Given material -
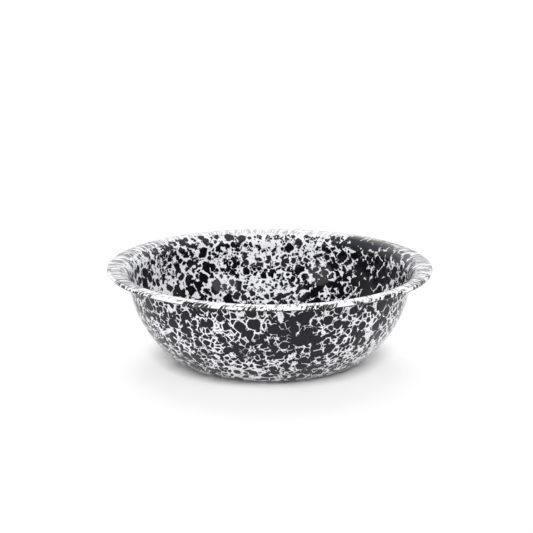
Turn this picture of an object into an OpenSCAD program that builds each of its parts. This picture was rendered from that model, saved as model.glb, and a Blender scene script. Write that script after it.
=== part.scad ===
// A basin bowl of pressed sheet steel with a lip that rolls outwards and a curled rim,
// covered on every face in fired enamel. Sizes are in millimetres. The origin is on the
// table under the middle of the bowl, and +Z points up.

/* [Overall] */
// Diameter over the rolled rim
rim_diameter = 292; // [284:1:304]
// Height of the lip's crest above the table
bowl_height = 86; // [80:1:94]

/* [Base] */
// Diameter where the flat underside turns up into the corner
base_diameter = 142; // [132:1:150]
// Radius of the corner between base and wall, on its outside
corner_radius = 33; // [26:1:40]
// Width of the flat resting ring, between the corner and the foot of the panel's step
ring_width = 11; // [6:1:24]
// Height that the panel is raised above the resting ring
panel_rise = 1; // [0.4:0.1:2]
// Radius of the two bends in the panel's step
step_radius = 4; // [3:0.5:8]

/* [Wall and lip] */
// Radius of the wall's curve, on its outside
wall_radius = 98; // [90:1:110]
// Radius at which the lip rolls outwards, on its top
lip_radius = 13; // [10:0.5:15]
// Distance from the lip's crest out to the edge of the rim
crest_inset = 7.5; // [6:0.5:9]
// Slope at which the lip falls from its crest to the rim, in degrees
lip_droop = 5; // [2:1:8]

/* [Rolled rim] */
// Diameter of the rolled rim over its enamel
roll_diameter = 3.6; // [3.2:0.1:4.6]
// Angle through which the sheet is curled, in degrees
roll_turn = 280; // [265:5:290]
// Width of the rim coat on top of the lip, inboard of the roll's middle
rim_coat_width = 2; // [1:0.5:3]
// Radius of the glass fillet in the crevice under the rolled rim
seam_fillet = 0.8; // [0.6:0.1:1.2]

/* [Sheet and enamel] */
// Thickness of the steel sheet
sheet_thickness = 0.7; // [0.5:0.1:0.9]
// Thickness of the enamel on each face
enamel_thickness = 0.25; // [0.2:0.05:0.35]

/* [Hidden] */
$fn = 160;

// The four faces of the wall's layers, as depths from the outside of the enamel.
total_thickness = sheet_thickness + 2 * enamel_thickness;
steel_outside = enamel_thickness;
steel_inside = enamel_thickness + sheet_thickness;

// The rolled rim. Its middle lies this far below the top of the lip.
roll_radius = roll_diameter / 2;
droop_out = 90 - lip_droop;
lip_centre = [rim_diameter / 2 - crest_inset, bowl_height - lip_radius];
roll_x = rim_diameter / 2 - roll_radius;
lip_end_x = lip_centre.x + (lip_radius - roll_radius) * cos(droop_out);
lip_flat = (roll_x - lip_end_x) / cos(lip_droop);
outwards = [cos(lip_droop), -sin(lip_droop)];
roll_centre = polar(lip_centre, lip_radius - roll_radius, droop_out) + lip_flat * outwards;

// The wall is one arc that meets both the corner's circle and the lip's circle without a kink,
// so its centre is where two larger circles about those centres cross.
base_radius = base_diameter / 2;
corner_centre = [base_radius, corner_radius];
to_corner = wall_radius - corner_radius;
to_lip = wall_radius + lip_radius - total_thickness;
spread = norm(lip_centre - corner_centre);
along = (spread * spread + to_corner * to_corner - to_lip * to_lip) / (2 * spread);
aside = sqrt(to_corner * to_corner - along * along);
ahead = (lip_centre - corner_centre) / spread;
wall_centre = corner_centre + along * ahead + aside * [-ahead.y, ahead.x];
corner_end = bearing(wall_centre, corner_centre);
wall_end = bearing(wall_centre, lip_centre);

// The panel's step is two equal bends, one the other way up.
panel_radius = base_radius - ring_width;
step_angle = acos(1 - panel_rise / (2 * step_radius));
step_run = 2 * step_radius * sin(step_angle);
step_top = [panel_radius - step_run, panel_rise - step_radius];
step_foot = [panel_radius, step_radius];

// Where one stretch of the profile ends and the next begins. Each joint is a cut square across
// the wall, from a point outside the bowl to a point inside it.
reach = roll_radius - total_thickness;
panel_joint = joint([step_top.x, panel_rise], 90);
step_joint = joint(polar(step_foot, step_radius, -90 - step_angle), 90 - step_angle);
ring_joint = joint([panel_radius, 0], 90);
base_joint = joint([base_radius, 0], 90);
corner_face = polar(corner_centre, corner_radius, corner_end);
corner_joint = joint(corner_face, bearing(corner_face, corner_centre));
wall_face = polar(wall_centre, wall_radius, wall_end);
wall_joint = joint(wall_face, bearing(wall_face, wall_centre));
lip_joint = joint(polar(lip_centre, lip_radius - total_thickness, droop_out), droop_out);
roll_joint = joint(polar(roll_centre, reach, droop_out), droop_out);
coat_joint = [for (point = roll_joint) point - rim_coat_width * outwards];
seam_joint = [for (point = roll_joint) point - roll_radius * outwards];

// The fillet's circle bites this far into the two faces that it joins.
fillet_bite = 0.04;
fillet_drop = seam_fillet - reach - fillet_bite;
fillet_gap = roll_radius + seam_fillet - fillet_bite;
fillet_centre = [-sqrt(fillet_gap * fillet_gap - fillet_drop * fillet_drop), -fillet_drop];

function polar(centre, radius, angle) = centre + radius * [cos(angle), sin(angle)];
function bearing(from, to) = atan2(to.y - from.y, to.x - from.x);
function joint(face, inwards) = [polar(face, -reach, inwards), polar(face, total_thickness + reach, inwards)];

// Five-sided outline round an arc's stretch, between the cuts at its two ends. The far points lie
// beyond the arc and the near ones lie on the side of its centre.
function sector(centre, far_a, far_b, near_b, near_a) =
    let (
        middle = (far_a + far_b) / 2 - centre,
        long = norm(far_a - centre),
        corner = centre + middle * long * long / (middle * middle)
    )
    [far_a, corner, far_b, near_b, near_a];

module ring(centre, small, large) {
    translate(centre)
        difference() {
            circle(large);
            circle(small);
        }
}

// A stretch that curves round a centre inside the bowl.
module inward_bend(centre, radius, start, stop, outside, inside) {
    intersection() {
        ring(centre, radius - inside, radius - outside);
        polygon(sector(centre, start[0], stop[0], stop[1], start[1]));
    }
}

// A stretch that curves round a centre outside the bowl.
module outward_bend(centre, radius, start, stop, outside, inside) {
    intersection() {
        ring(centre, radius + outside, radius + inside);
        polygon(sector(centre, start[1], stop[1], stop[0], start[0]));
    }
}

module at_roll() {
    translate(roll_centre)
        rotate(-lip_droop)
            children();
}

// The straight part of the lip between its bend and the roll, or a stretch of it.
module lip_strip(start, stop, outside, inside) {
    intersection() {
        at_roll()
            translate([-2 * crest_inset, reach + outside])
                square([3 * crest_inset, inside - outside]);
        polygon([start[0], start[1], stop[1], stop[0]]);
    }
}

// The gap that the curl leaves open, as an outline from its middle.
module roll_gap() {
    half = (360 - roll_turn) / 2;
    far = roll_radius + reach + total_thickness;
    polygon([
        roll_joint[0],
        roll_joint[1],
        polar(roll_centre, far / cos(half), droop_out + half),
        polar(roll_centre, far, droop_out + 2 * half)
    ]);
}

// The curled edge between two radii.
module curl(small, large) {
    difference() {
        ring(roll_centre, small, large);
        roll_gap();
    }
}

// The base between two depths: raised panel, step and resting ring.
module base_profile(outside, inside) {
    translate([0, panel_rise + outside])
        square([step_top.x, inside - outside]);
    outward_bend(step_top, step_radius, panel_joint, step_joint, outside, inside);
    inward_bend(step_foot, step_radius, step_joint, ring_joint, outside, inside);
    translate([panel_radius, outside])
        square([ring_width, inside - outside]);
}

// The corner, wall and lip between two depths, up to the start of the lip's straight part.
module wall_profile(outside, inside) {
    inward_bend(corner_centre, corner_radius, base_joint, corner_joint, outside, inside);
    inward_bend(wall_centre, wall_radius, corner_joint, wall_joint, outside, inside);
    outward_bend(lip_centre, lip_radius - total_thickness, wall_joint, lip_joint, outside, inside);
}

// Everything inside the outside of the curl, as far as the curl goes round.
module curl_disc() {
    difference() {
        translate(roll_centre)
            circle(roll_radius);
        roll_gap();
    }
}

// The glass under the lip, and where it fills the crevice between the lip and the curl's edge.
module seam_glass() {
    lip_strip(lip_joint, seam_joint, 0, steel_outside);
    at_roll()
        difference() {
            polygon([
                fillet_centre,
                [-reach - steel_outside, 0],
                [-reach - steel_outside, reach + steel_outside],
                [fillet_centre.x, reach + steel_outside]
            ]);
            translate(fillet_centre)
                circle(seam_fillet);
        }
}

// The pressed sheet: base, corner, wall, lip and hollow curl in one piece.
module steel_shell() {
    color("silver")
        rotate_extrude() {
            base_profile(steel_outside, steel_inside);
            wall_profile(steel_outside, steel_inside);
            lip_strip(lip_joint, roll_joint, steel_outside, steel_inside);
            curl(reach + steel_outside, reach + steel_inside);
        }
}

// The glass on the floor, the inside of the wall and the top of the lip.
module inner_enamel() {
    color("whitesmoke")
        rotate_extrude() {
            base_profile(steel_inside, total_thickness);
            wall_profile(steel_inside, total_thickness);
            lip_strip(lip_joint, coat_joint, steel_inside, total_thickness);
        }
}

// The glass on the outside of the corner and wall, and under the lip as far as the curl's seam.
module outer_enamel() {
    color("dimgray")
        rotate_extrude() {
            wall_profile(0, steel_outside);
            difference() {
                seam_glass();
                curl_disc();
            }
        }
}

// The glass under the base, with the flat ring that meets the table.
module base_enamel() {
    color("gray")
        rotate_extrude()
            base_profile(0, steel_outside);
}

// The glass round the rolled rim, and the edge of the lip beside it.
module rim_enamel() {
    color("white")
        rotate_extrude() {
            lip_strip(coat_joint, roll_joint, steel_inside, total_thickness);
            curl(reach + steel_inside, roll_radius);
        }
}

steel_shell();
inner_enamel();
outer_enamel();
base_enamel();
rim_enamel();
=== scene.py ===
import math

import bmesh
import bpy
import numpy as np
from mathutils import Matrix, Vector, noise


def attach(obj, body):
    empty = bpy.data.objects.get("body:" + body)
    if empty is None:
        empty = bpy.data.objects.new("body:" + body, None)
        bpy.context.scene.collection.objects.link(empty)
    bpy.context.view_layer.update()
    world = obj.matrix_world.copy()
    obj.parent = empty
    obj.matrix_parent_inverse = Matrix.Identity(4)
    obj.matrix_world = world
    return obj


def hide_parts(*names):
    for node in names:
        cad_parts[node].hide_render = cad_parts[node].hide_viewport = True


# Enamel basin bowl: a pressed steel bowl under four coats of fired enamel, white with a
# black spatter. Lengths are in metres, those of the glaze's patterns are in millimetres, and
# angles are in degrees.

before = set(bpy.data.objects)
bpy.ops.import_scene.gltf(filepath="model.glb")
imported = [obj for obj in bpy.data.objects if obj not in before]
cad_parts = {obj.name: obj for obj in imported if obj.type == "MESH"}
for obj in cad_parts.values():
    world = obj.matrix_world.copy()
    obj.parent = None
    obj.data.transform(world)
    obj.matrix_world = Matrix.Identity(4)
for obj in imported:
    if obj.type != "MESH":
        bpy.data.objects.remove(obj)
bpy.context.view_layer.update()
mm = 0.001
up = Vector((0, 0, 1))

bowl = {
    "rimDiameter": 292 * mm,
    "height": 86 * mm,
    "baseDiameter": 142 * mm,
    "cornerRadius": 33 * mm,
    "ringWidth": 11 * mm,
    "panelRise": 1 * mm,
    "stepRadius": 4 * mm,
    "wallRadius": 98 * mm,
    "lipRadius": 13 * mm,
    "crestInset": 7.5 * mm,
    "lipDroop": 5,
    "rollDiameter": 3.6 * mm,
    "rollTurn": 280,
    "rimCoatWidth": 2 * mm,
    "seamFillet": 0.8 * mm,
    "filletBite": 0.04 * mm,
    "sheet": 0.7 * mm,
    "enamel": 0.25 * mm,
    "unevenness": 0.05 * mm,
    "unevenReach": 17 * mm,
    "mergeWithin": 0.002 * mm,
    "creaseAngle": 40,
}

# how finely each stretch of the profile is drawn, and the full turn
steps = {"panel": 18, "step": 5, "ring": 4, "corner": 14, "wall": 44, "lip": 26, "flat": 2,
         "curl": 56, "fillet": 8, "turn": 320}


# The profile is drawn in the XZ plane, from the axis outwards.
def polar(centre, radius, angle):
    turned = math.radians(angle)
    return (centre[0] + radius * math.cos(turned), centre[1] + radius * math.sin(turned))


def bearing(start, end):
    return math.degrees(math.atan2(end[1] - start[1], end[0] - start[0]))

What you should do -
Exactly as written, please reproduce the lines from the first line of the data to the line containing "step_radius = 4; // [3:0.5:8]", inclusive, and nothing else.

Task result -
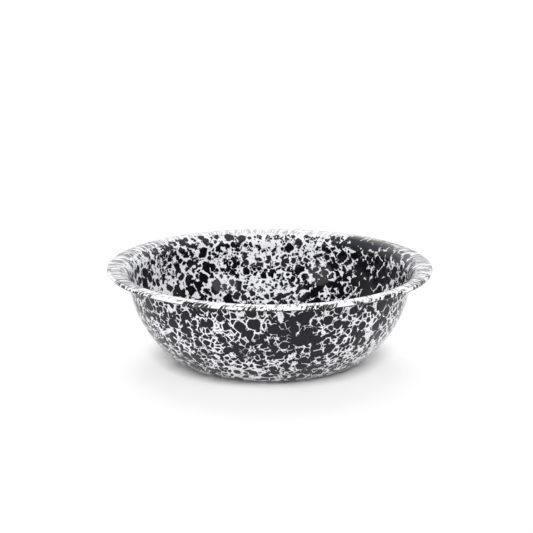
Turn this picture of an object into an OpenSCAD program that builds each of its parts. This picture was rendered from that model, saved as model.glb, and a Blender scene script. Write that script after it.
=== part.scad ===
// A basin bowl of pressed sheet steel with a lip that rolls outwards and a curled rim,
// covered on every face in fired enamel. Sizes are in millimetres. The origin is on the
// table under the middle of the bowl, and +Z points up.

/* [Overall] */
// Diameter over the rolled rim
rim_diameter = 292; // [284:1:304]
// Height of the lip's crest above the table
bowl_height = 86; // [80:1:94]

/* [Base] */
// Diameter where the flat underside turns up into the corner
base_diameter = 142; // [132:1:150]
// Radius of the corner between base and wall, on its outside
corner_radius = 33; // [26:1:40]
// Width of the flat resting ring, between the corner and the foot of the panel's step
ring_width = 11; // [6:1:24]
// Height that the panel is raised above the resting ring
panel_rise = 1; // [0.4:0.1:2]
// Radius of the two bends in the panel's step
step_radius = 4; // [3:0.5:8]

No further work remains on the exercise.